Following this, Lucas plays "Jack Johnson" (from one of Miles Davis' least loved albums) as a raw-wa workout; the bass and drums here are at their best. "Whip Named Lash" is well-played, rhythmic filler, and "Fool's Cap" is Kottke-ish—the guitar's tone is exactly that of Kottke's "Bean Time" on Greenhouse. On "Astronomy Domine" the band imitates some kind of industrial stamping machine; the singer allows one or two notes to escape to create the melody. Lucas' guitar has the only free sound in town.

"The Brain From Planet Eros" is a wonderful B-Movie of a song. If I had been the A&R man I would have run into the streets yelling "Single! Single!" A touch of porno-sounding dialogue in (possibly) an Asian language starts off the track. Lucas then proceeds to out Fripp-and-Eno every electronics nerd you've ever heard. The percussion must have been sampled from those pots and pans the Saturn Man landed among in "Haunted House." Funny, frantic and played as if every cell in his body had been pumped full of Viagra. "Dream of a Russian Princess," which follows, is a pretty trifle. "The Crazy Ray" is a mock dance craze declaration, with punk funk music and a wonderful serious/silly vocal.

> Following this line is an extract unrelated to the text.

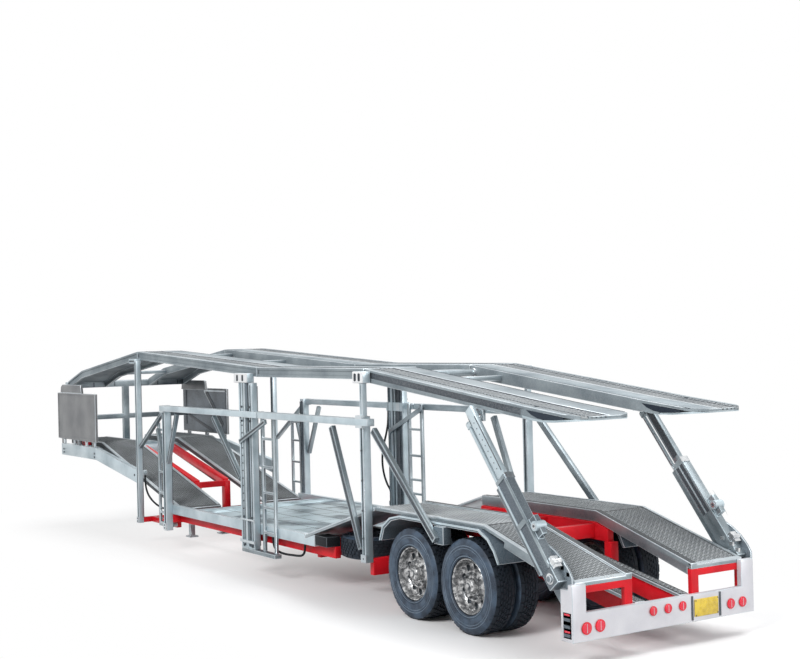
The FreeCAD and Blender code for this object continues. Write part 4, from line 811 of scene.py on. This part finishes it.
# ------------------------------------------------------------------ post heads, collars, feet and bolts
HEADS = [(264.9, 280.1, 104.3, 109.3), (145.0, 153.6, 105.5, 110.8)]  # white plates: stations and heights
bm, tools = bmesh.new(), bmesh.new()
for side in HANDS:
    for x0, x1, z0, z1 in HEADS:
        brick(bm, (x0, side * 50.0, z0), (x1, side * 50.9, z1))
        for share in (0.29, 0.71):  # the tools for its two slots, whose cut faces take the groove finish, a painted shade
            middle = x0 + (x1 - x0) * share
            brick(tools, (middle - 1.1, side * 50.45, z0 + 0.8), (middle + 1.1, side * 51.5, z1 - 0.8), 1)
rounded(bm, bm.edges[:], 0.3)
rounded(tools, [e for e in tools.edges if abs(e.verts[0].co.y - e.verts[1].co.y) > 0.5 * MM], 0.7, 3)
piece = finished("head_plates", bm, "trailer", "silver", white_paint, groove)
cut_away(piece, tools)

PLATES = [  # on both sides: stations, side positions, heights, finish
    (263.9, 268.8, 47.0, 48.6, 18.2, 103.9, 1),  # a dark web between the two columns of a middle post, a painted shade in the gap there
    (259.4, 276.4, 50.0, 50.9, 17.8, 19.2, 0), (260.2, 276.0, 50.0, 50.7, 29.8, 30.7, 0),  # step plates at its foot
    (144.6, 150.2, 50.0, 51.75, 84.6, 90.4, 0), (145.2, 149.6, 50.0, 50.8, 21.8, 25.4, 0),  # on the rear post
    (378.2, 382.2, 50.0, 50.8, 13.3, 17.2, 0), (422.1, 424.9, 50.0, 50.8, 13.3, 17.2, 0),  # forward posts' shoes
    (377.6, 382.8, 50.0, 51.7, 84.9, 89.0, 0),  # a forward post's bracket at the rail
    (247.6, 250.8, 51.2, 51.75, 85.7, 88.9, 0), (252.4, 255.6, 51.2, 51.75, 85.7, 88.9, 0)]  # the rail's joint
BOLTS = [  # on both sides: stations, heights, side position, radius, height, sides
    ((262.4, 272.1), (16.2, 31.6, 83.6, 91.2), 50.4, 0.6, 1.0, 6),
    ((272.1,), [36.0 + k * 4.1 for k in range(12)], 50.3, 0.36, 0.5, 8),
    ((146.3, 148.7), (87.4,), 51.6, 0.5, 0.3, 6), ((147.3,), (23.6, 33.0, 46.0, 60.0, 74.0), 50.5, 0.5, 0.7, 6),
    ((380.2, 423.5), (14.4, 16.2), 50.8, 0.45, 0.5, 6), ((379.0, 381.4), (86.9,), 51.6, 0.42, 0.35, 6),
    ((249.2, 254.0), (87.3,), 51.6, 0.4, 0.35, 6),
    ((170, 195, 220, 290, 310, 330, 350, 366), (88.2,), 51.35, 0.35, 0.6, 6),  # along the rail
    ((500.5,), (53.0, 50.6), 50.2, 0.75, 0.5, 6), ((562.5,), (53.2, 50.8), 50.2, 0.75, 0.5, 6),  # on the gooseneck
    ((428.6,), (43.4,), 50.2, 0.75, 0.5, 6)]
bm = bmesh.new()
for side in HANDS:
    for x0, x1, y0, y1, z0, z1, finish in PLATES:
        brick(bm, (x0, side * y0, z0), (x1, side * y1, z1), finish)
    for stations, heights, y, radius, height, sides in BOLTS:
        for x in stations:
            for z in heights:
                stud(bm, at(x, side * y, z), "y", radius, height, sides, finish=1)
# one collar on the right middle post
brick(bm, (259.8, -50.8, 84.4), (276.6, -45.6, 89.4), 2)
brick(bm, (262.2, -51.0, 84.9), (266.0, -45.4, 88.9), 0)
finished("post_fittings", bm, "trailer", "silver", edge_silver, groove, pale_silver)

# ------------------------------------------------------------------ front panels and rack
# on the right panel's inner face a dark slate sheet with strips on it: bright ones (finish 1), painted highlights,
# and dark ones (finish 2), painted shade, for the light on its fold
LINING = [((566.0, 66.0), (568.4, 92.0), 2), ((498.4, 91.2), (534.0, 92.3), 1)]  # upright and level strips
SLOPING = [((534.0, 91.8), (505.0, 66.6), 1.0, 1), ((530.5, 91.0), (503.0, 67.0), 3.4, 2),
           ((562.0, 73.0), (520.0, 62.4), 2.0, 2)]  # sloping strips: ends as (station, height), width, finish
bm = bmesh.new()
brick(bm, (498.2, -48.6, 61.8), (572.3, -48.2, 92.4), 0)
for (x0, z0), (x1, z1), finish in LINING:
    brick(bm, (x0, -48.3, z0), (x1, -47.9, z1), finish)
for (xa, za), (xb, zb), wide, finish in SLOPING:
    lean = math.atan2(zb - za, xb - xa)
    local = Matrix.Translation(at(xa, -48.15, za)) @ Matrix.Rotation(-lean, 4, "Y")
    brick(bm, (0.0, -0.2, -wide / 2), (math.hypot(xb - xa, zb - za), 0.2, wide / 2), finish, local)
finished("right_panel_painted_light", bm, "trailer", "silver", slate, edge_silver, groove)
bm = bmesh.new()
brick(bm, (563.1, -46.2, 100.2), (566.5, 46.2, 100.9), 0)
for y in (-40, -24, -8, 10, 26, 42):
    brick(bm, (563.0, y, 97.0), (563.3, y + 0.7, 100.0), 1)
for x in (500, 516, 540, 560):
    brick(bm, (x, 48.9, 57.2), (x + 2.2, 50.0, 60.4), 0)
brick(bm, (528.0, 40.0, 57.1), (536.0, 46.0, 59.5), 2)
finished("front_trim", bm, "trailer", "silver", edge_silver, groove, red_paint)

# ------------------------------------------------------------------ lift arms
FOOT, TOP = (10.4, 32.4), (61.7, 94.0)  # the arm's pins: station and height
ARM_IN, ARM_LONG = 46.3, math.hypot(TOP[0] - FOOT[0], TOP[1] - FOOT[1])
# a sleeve's mouth, its outer face, its knob and its clamp, in its own frame
MOUTH, SKIN, KNOB, CLAMP = 44.9, 4.2, (20.4, 2.2, -5.6), (4.4, 2.2, -4.9)


def arm_frame(side):
    """Millimetres along the arm from its foot pin, outwards from its inner face, and square off it to the front."""
    along = Vector((TOP[0] - FOOT[0], 0, TOP[1] - FOOT[1])).normalized()
    off = Vector((along.z, 0, -along.x))
    turned = Matrix((along, Vector((0, side, 0)), off)).transposed().to_4x4()
    return Matrix.Translation(at(FOOT[0], side * ARM_IN, FOOT[1])) @ turned


for word, side in SIDES:
    local = arm_frame(side)
    # where the trim starts and how far out its bars, straps and panel reach: the right arm swings behind its cheek
    start, bar, strap, panel = (3.5, 4.8, 4.9, 4.55) if side > 0 else (20.0, 4.4, 4.45, 4.3)
    bm = bmesh.new()
    for v0, v1, finish in ((-3.25, -2.3, 4), (2.3, 3.25, 0)):
        brick(bm, (start, SKIN, v0), (46.9, bar, v1), finish, local)
    for u0, u1 in ((24.0, 26.2), (45.4, 47.0)):
        brick(bm, (max(u0, start), SKIN, -3.2), (u1, strap, 3.2), 4, local)
    # a slate panel on the outer face, a painted shade for the recess there
    brick(bm, (start, SKIN, -2.3), (45.6, panel, 2.3), 3, local)
    # a dark strip on the inner face, a painted shade for a groove along it, with a pale line down it
    brick(bm, (20.0, -0.12, -2.2), (44.6, 0.3, 2.2), 1, local)
    brick(bm, (20.0, -0.2, -0.5), (44.6, 0.3, 0.3), 0, local)
    # collar at the mouth, knob on the side lug and the clamp near the foot
    for v0, v1 in ((-3.6, -3.2), (3.2, 3.6)):
        brick(bm, (MOUTH, -0.25, v0), (47.6, SKIN, v1), 2, local)
    for radius, height, sides, finish in ((2.0, 4.9, 20, 0), (1.1, 5.3, 12, 2), (0.5, 5.6, 12, 1)):
        stud(bm, local @ (Vector(KNOB) * MM), "y", radius, height, sides, finish)
    brick(bm, (2.0, 0.6, -5.4), (6.8, 3.8, -3.2), 2, local)
    stud(bm, local @ (Vector(CLAMP) * MM), "y", 1.3, 4.0, 14, finish=2)
    finished(f"sleeve_trim_{word}", bm, f"arm_sleeve_{word}", "silver", pale_silver, groove, chrome, slate, silver,
             smooth=40)
    bm = bmesh.new()
    # dark strips along the inner tube, a painted shade
    brick(bm, (49.8, 3.3, -2.1), (ARM_LONG - 3.0, 3.43, -1.6), 1, local)
    brick(bm, (49.8, 0.98, -1.7), (ARM_LONG - 4.0, 1.2, 1.2), 1, local)
    for k in range(9):
        stud(bm, local @ (Vector((52.0 + k * 2.9, 3.38, 0.2)) * MM), "y", 0.26, 0.14, 8, finish=1)
    finished(f"inner_trim_{word}", bm, f"arm_inner_{word}", "silver", edge_silver, groove)

CATCHES = [(4.4, 33.4), (7.6, 35.6), (12.6, 37.4)]  # inside the tail sides: station and height
CHEEK_BOLTS = [(6.0, 29.5, 0.7), (16.5, 30.2, 0.7), (23.0, 36.4, 0.6)]  # on the right cheek: and radius
bm = bmesh.new()
for side in HANDS:
    outer = 50.9 if side > 0 else 51.8
    stud(bm, at(FOOT[0], side * (outer - 0.25), FOOT[1]), "y", 2.2, 0.5, 20)
    for x, z in CATCHES:
        brick(bm, (x, side * 45.1, z), (x + 1.8, side * 46.1, z + 1.6))
for x, z, radius in CHEEK_BOLTS:
    stud(bm, at(x, -51.6, z), "y", radius, 0.4)
finished("arm_foot_fittings", bm, "trailer", "bright", chrome, smooth=40)

# ------------------------------------------------------------------ floor, light and camera
def lit(name, energy, place, aim, size):
    """A soft rectangular lamp."""
    lamp = bpy.data.lights.new(name, "AREA")
    lamp.energy = energy
    lamp.shape, lamp.size, lamp.size_y = "RECTANGLE", *size
    holder = bpy.data.objects.new(name, lamp)
    bpy.context.scene.collection.objects.link(holder)
    holder.location = place
    holder.rotation_mode = "QUATERNION"
    holder.rotation_quaternion = (Vector(aim) - Vector(place)).to_track_quat("-Z", "Y")


def seen_rays(finish):
    """1 for the rays that see the background: from the camera, in gloss and through glass."""
    path = {name: finish.add("ShaderNodeLightPath", out=name)
            for name in ("Is Camera Ray", "Is Glossy Ray", "Is Transmission Ray")}
    return (path["Is Camera Ray"] + path["Is Glossy Ray"] + path["Is Transmission Ray"]) > 0.5


WORLD_LEVEL = 0.42  # what the world gives to the rays that only light the part
FLOOR, FLOOR_LIGHT = (0.93, 0.93, 0.935), (0.42, 0.42, 0.42, 1)  # the floor as seen, and for those rays
FOOTPRINT = (0.288, 0.052, 0.0)  # half of the part's length and width, metres
FADE = (0.010, 0.085)  # distances outside the footprint between which the floor runs out to white
SHADOW_LIFT_ALONG, SHADOW_LIFT_MOST = (-0.14, 0.10), 0.7  # under the front of the part the floor is painted towards white, this far at most, between these places along it: a painted light that lifts the shadow there


def studio():
    """A pale floor that keeps the shadow and runs out to white, in a white world; under the front of the part it is
    painted most of the way to white, which lifts the shadow there.
    """
    floor = Finish("studio_floor", FLOOR, 0.9, specular=0.0)

    def vector(operation, first, second, out="Vector"):
        return floor.add("ShaderNodeVectorMath", {"operation": operation}, {0: first, 1: second}, out)

    def smooth(value, start, end, most=1.0):
        values = {"Value": value, "From Min": start, "From Max": end, "To Max": most}
        return floor.add("ShaderNodeMapRange", {"interpolation_type": "SMOOTHSTEP"}, values)

    floor.into("Base Color", floor.blend(seen_rays(floor), FLOOR_LIGHT, floor.colour))
    white = floor.add("ShaderNodeEmission", {}, {"Color": (1, 1, 1, 1), "Strength": 1.0})
    none = (0.0, 0.0, 0.0)
    outside = vector("MAXIMUM", vector("SUBTRACT", vector("ABSOLUTE", floor.place, none), FOOTPRINT), none)
    far = smooth(vector("LENGTH", outside, none, "Value"), *FADE)
    ahead = smooth(vector("DOT_PRODUCT", floor.place, (1.0, 0.0, 0.0), "Value"), *SHADOW_LIFT_ALONG, SHADOW_LIFT_MOST)
    faded = 1.0 - (1.0 - far) * (1.0 - ahead)
    mixed = floor.add("ShaderNodeMixShader", {}, {"Fac": faded * seen_rays(floor), 2: white})
    floor.tree.links.new(floor.shader.outputs[0], mixed.socket.node.inputs[1])
    floor.tree.links.new(mixed.socket, floor.tree.nodes["Material Output"].inputs["Surface"])
    bm = bmesh.new()
    bmesh.ops.create_grid(bm, x_segments=1, y_segments=1, size=6.0)
    mesh = bpy.data.meshes.new("floor")
    bm.to_mesh(mesh)
    bm.free()
    mesh.materials.append(floor.material)
    ground = bpy.data.objects.new("floor", mesh)
    bpy.context.scene.collection.objects.link(ground)
    world = bpy.data.worlds.new("studio")
    bpy.context.scene.world = world
    world.use_nodes = True
    sky = Finish.__new__(Finish)  # only for its node method, on the world's own tree
    sky.tree = world.node_tree
    level = WORLD_LEVEL + seen_rays(sky) * (1.0 - WORLD_LEVEL)
    background = world.node_tree.nodes["Background"]
    background.inputs["Color"].default_value = (1, 1, 1, 1)
    world.node_tree.links.new(level.socket, background.inputs["Strength"])


studio()
lit("key", 9.5, (-0.45, 0.95, 0.75), (-0.05, 0, 0.04), (0.45, 0.45))
lit("fill", 6.0, (-1.3, -0.3, 0.5), (-0.1, 0, 0.05), (0.7, 0.5))
lit("top", 10.5, (0.1, -0.35, 1.15), (0, 0, 0.05), (1.3, 0.8))

CAMERA_PLACE, CAMERA_TURN, LENS = (-0.68046, 0.37885, 0.12387), (-32.96, 0.56, -1.38), 61.06
camera = bpy.data.objects.new("camera", bpy.data.cameras.new("camera"))
bpy.context.scene.collection.objects.link(camera)
bpy.context.scene.camera = camera
yaw, pitch, roll = (math.radians(angle) for angle in CAMERA_TURN)
ahead = Vector((math.cos(pitch) * math.cos(yaw), math.cos(pitch) * math.sin(yaw), math.sin(pitch)))
right = ahead.cross(Vector((0, 0, 1))).normalized()
up = right.cross(ahead)
right, up = right * math.cos(roll) + up * math.sin(roll), up * math.cos(roll) - right * math.sin(roll)
camera.matrix_world = Matrix.Translation(CAMERA_PLACE) @ Matrix((right, up, -ahead)).transposed().to_4x4()
camera.data.sensor_width, camera.data.lens = 36.0, LENS
camera.data.clip_start, camera.data.clip_end = 0.01, 20.0
bpy.context.scene.view_settings.view_transform = "Standard"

Head-bangers get the last nod here. The final track, "King Strong," is at once spacey and heavy, the drums almost deep-throating the wriggling vibrato of the guitar. This is what metal should be and almost never is—open as the sky and majestic as a granite cathedral, the guitar bouncing freely around the periodic table of elements. Bye, Vai; vamoose, Van Halen.

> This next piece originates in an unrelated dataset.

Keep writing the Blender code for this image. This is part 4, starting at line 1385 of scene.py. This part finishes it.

Evangeline (1997) opens with "The Animal Flesh Comes Creeping Back," a title which marks Lucas as the Poe of acoustic guitar. (John Fahey is its Melville.) But this is a much lighter CD, in all ways, than the two abov:, Lucas' version of a "folkie" album. "Animal Flesh" sounds like "Cripple Creek," but with quirky corners not present in the clapboard predictability of that standard. The chord vamp of "Evangeline" is a descendent of "8 Miles High," but with something ominous in how it crawls up and down the scale. The lyrics are unabashedly romantic, slightly mysterious, and lovely.

In his notes to "Wedding March," Lucas reminds us that this was written by Richard Wagner for his opera Lohengrin. Lucas arranges the march New Orleans funeral style—a somber first half, but a whirling, syncopated dance tune in the second half. Lucas also plays the Overture to Tannhauser. This is Wagner as One-String-Sam, the melody moving in slow steps in the middle strings, against a rubbing of chords. "Apismatisin'" is a folkish number which evaporates quickly after each hearing. This pokes fun at religion, as does "Sail Up." "Sail Up" is much the better tune, however: as symmetrical as an Oscar Wilde quip, the guitar imitating a happy banjo.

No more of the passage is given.